* TASK BRIEF:
Repeat everything from the line holding "const spindle = new" to the line holding "from mathutils import Matrix, Vector, noise", inclusive, exactly. Leave out the rest.

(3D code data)
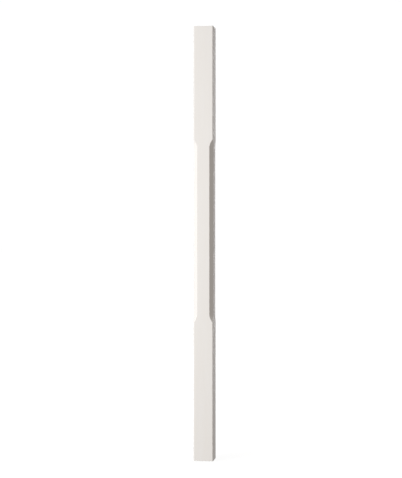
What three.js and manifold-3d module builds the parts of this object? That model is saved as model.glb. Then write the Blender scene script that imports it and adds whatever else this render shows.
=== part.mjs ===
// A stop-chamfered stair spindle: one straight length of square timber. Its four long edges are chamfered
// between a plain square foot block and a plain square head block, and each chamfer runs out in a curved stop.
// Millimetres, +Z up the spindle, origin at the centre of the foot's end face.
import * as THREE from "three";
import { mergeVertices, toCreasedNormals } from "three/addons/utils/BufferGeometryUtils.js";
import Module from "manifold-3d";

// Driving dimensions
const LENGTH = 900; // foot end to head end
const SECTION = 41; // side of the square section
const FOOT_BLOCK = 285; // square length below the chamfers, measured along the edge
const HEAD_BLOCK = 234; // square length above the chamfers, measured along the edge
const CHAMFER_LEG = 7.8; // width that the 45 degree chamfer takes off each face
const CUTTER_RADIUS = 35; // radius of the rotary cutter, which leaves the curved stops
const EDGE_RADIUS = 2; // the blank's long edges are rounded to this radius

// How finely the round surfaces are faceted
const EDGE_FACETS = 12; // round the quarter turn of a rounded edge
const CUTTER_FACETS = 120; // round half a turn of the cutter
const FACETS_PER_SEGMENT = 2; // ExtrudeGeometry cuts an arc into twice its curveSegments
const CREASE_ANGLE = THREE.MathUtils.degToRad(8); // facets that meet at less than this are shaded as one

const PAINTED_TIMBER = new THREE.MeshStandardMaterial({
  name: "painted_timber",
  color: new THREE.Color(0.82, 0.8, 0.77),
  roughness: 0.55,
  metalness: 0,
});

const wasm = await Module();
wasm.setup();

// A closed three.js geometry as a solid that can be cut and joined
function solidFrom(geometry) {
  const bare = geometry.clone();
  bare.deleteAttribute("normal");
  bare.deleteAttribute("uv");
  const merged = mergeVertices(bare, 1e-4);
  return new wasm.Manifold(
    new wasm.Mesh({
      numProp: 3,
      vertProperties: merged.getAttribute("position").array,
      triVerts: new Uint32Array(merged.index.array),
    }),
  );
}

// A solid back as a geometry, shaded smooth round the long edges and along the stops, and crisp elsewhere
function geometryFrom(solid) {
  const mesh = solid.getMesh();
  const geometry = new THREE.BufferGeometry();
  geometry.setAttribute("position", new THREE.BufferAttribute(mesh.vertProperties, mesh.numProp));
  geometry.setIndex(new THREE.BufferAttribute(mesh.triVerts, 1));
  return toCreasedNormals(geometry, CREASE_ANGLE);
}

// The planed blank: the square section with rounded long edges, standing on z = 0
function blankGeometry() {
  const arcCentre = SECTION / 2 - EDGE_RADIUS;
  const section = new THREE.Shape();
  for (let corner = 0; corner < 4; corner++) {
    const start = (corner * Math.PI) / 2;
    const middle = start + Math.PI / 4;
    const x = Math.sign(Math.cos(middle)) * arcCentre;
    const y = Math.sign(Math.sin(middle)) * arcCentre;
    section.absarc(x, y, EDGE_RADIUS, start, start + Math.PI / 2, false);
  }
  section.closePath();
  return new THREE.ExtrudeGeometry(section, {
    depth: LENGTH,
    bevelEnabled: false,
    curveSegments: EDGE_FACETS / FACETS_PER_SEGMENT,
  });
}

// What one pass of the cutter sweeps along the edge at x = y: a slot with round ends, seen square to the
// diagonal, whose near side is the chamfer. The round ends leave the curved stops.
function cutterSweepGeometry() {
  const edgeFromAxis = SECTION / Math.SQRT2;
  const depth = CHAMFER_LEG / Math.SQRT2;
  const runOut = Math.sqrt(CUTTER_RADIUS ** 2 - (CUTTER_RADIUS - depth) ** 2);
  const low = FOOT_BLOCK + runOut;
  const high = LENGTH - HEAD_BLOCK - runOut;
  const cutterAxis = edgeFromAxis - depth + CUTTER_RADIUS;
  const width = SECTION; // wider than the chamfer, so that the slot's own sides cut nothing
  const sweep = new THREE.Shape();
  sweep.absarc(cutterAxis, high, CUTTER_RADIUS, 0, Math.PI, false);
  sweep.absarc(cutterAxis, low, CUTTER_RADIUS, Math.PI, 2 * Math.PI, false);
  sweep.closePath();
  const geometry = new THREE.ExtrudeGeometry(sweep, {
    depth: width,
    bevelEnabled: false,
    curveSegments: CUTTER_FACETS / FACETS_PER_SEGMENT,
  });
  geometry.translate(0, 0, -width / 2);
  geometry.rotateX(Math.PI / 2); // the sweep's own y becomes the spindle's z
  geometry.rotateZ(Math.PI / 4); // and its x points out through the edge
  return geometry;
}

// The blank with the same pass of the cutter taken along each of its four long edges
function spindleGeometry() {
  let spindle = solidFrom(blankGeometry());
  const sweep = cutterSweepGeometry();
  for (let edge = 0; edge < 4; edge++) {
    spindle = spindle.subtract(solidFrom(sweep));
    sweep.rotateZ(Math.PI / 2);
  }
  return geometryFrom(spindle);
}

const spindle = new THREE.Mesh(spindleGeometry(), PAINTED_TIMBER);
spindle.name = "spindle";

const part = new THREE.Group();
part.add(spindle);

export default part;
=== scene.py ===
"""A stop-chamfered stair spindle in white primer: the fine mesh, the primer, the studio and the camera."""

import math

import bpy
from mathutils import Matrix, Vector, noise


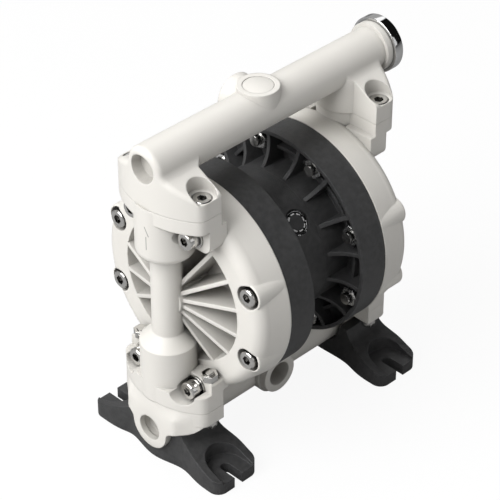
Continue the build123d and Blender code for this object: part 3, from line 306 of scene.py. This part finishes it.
* * *
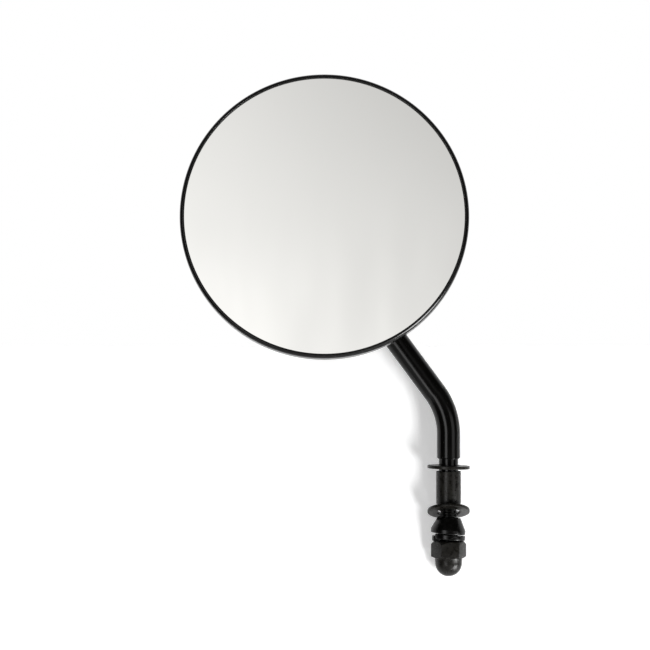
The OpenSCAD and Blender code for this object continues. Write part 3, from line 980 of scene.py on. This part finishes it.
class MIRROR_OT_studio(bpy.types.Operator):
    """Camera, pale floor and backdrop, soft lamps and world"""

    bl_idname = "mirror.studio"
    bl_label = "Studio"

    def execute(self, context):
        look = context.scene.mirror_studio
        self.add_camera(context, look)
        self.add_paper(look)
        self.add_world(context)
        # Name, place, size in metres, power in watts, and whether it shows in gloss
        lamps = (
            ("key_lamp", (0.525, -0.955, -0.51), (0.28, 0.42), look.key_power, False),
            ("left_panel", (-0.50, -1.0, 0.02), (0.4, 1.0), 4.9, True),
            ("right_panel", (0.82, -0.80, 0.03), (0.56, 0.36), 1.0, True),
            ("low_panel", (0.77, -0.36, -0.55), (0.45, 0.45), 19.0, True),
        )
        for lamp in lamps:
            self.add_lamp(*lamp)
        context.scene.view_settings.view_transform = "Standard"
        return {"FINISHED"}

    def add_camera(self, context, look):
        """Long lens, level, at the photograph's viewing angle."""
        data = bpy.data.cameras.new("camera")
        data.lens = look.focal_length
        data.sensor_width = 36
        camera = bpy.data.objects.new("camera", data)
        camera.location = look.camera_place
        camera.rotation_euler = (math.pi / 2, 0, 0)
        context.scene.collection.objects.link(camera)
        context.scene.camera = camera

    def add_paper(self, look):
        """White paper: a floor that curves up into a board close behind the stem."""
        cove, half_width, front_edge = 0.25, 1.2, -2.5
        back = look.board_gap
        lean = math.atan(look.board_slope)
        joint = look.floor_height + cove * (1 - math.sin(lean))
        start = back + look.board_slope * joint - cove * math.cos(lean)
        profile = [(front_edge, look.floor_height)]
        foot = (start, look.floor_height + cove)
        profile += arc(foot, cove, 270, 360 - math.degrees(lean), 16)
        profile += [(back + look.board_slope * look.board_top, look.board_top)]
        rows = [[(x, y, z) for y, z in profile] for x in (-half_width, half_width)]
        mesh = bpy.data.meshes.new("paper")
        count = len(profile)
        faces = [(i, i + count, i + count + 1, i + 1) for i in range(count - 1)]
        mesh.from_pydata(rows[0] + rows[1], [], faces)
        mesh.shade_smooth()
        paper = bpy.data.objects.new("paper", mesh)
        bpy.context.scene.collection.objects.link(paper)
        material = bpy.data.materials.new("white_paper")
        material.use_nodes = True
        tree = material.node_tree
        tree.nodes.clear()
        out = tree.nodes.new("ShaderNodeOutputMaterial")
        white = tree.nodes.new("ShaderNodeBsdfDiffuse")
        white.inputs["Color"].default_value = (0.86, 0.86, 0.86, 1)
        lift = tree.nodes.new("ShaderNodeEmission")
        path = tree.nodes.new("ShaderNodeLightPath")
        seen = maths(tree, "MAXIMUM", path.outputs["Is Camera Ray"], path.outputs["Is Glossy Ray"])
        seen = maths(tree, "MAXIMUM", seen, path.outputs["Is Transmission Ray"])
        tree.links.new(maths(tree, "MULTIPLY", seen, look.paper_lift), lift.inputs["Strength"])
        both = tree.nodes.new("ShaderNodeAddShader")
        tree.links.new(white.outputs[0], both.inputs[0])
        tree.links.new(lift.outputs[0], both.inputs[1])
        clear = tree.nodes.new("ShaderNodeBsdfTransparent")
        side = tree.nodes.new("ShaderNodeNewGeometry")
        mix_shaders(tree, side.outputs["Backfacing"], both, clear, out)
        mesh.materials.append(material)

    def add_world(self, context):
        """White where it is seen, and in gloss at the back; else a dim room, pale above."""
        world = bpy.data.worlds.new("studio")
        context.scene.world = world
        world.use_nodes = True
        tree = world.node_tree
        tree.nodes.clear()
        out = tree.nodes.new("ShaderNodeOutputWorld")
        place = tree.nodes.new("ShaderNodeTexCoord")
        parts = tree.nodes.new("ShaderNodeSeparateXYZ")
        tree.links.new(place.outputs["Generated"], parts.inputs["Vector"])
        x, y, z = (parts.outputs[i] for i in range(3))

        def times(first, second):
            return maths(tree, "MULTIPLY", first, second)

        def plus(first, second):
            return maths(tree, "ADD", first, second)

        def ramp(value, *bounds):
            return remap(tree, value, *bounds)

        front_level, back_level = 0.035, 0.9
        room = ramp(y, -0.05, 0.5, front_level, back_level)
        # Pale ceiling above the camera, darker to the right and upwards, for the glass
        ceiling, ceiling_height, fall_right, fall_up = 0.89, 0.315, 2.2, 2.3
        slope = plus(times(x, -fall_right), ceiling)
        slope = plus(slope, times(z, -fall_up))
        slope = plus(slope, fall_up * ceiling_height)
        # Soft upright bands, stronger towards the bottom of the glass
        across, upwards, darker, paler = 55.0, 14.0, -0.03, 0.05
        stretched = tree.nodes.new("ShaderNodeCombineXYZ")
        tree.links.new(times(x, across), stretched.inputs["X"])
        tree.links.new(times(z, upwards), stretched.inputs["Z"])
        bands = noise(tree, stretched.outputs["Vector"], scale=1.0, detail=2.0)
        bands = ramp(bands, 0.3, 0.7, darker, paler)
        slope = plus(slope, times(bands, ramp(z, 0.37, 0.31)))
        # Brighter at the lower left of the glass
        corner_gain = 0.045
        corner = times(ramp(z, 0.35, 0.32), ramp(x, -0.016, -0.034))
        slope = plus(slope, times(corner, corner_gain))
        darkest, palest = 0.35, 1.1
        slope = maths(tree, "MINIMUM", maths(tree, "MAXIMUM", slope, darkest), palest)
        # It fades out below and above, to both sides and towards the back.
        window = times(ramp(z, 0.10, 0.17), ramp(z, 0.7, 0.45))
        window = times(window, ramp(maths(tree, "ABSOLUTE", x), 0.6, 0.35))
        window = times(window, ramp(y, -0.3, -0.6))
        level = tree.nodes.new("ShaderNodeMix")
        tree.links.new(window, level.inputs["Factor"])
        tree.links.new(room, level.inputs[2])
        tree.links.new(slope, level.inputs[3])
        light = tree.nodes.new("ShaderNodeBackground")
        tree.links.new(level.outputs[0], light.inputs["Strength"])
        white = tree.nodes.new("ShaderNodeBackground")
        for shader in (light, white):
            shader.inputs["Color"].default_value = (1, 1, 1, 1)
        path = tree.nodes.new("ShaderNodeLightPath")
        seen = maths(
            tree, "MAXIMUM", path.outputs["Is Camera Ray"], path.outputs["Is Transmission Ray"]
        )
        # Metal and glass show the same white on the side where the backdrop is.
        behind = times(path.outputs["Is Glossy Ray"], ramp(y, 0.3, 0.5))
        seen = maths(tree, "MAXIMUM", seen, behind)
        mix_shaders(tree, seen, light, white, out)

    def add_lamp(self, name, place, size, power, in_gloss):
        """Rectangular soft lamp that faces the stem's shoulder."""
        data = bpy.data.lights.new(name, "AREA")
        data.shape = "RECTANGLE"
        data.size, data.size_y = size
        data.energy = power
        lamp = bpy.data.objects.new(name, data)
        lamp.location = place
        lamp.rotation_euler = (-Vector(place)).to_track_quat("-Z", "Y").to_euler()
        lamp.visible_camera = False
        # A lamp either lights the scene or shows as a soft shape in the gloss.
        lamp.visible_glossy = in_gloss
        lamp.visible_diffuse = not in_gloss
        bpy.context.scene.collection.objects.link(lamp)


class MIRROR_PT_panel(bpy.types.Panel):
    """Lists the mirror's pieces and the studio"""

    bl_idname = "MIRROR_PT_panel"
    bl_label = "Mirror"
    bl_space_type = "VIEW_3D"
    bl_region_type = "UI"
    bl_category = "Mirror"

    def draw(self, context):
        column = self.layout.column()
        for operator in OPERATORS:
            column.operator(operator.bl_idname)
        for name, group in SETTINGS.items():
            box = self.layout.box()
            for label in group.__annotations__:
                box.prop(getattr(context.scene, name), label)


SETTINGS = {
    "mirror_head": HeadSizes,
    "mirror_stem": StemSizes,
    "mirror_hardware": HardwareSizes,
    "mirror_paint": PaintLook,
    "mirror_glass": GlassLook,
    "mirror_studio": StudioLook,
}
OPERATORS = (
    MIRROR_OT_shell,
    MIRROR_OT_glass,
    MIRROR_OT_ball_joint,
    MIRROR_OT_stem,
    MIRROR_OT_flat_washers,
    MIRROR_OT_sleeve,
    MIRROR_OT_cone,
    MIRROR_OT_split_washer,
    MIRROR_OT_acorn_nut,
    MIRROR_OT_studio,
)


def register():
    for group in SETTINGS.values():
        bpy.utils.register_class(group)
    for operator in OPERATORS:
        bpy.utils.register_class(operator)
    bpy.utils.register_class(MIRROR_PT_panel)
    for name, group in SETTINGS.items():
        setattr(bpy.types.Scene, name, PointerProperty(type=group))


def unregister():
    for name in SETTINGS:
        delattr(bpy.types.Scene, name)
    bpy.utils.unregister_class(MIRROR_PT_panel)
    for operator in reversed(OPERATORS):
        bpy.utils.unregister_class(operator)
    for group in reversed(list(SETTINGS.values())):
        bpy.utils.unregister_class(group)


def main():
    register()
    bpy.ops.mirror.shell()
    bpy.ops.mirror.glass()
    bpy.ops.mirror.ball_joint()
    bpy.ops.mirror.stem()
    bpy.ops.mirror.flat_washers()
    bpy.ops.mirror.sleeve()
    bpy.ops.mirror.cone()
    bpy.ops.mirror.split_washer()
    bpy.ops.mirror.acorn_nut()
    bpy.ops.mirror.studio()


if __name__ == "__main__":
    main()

* RESULT OF THIS TASK:
const spindle = new THREE.Mesh(spindleGeometry(), PAINTED_TIMBER);
spindle.name = "spindle";

const part = new THREE.Group();
part.add(spindle);

export default part;
=== scene.py ===
"""A stop-chamfered stair spindle in white primer: the fine mesh, the primer, the studio and the camera."""

import math

import bpy
from mathutils import Matrix, Vector, noise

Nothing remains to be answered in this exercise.